Humboldt Park after Riot Fest
In lieu of going to a non-residential park which could handle the traffic and disruptions, the city decided that colonizing another community of color is preferable. So without input and dialogue from the community, but with vague promises of community investment (again, investment goes to areas when developers believe they’ll get a handsome return), the weekend extravaganza is moving to Douglas Park, nestled between the Latinx neighborhood Little Village and the black neighborhood North Lawndale.
The reason is clear. To get a foothold of whiteness in those neighborhoods as well. This means more revenue at the cost of black, brown and poor people that make up the workforce and the heart of Chicago.
However, there are things that can be done to stall and perhaps even reverse this racist curse of gentrification.
End Capitalist control of housing, for starters. Housing is a human right and should be treated as such. Allow communities to have control of their own homes and property.
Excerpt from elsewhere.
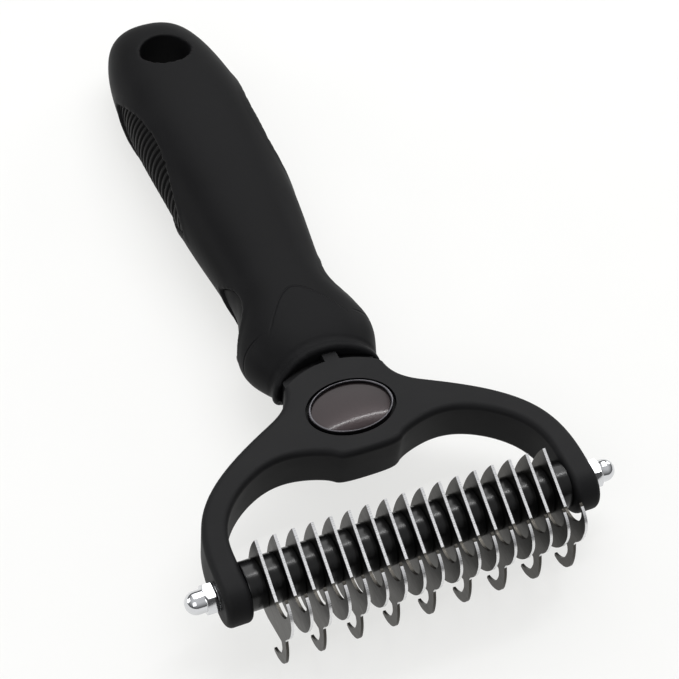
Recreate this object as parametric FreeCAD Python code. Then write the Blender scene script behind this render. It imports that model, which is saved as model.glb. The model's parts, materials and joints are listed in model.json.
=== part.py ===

In lieu of such radical measures (lolsob): Note that the city is claiming eminent domain in these practices and demand that landowners and renters be rightfully recompensed for being displaced. Call organizers and artists to account for performances they are involved in. Any artist worth their salt knows that a space is important to the performance. Fight for affordable housing. Get involved in community groups that push for resources while fighting gentrification.